The low savings rate leaves Americans and Canadians more vulnerable to an economic shock.

And, don’t be too fast to blame consumer overspending and too much luxury consumption of avocado toast and fancy lattes. Humans have always given into immediate gratification and not caring about the future. Humans haven’t changed; pension design has. Stop blaming the victim. Both nations have flawed retirement saving systems. Pension plans in the 1980s helped households build up buffers.  DB plans were used for many things, they were especially valuable tools to off-ramp workers in recessions. In contrast, people with DC plans clung to their jobs, making the recession worse.

My coauthor, Tony James, Executive Vice Chairman of the investment firm Blackstone Group, and I propose the Guaranteed Retirement Plan, a universal plan that would cover 63 million American workers who have nothing but Social Security.

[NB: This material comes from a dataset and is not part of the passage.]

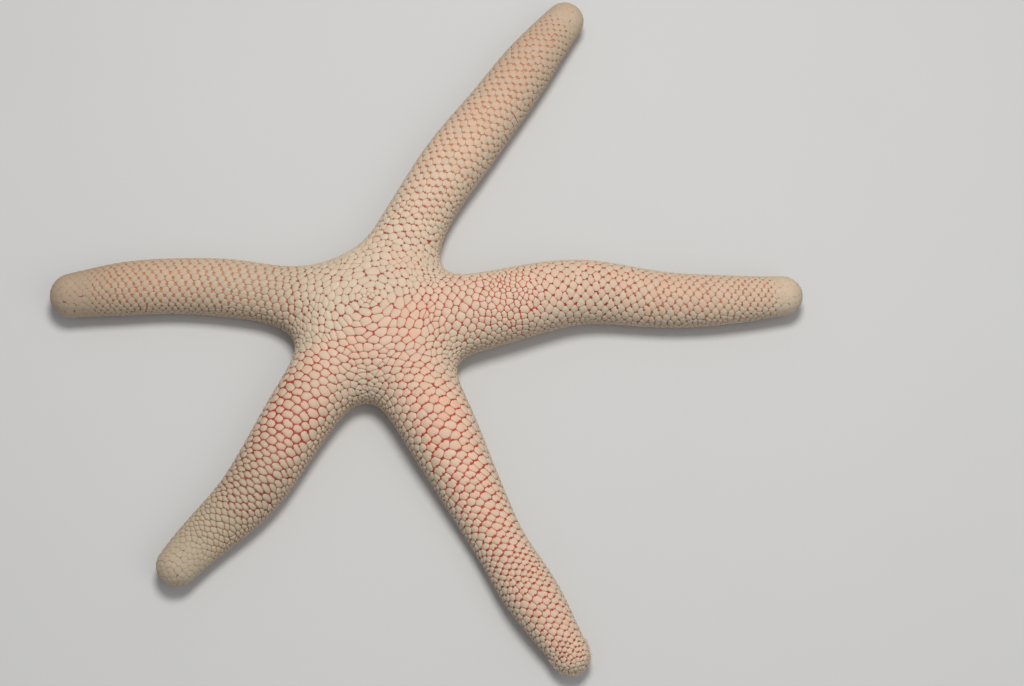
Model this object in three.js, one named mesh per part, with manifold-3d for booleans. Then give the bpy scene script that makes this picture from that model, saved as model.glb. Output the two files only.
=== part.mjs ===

The GRA supplements voluntary plans and covers everyone who doesn’t have a plan. The GRA is simple and anxiety-free because it is pooled, like the new Canadian plans, and the principal guaranteed. The GRA proposal mandates full funding paid for by workers, employers, and government. Since the accounts are pooled, they are safer and more efficient than individual – directed plans because the proposed GRA funds are invested in low-cost professional portfolios.

We need to restructure the Anglo-American retirement model so everyone is covered and every dollar saved for retirement is managed well. And, this is the moment for a bold restructuring of American retirement plans as both nations face a both a coming recession and population aging.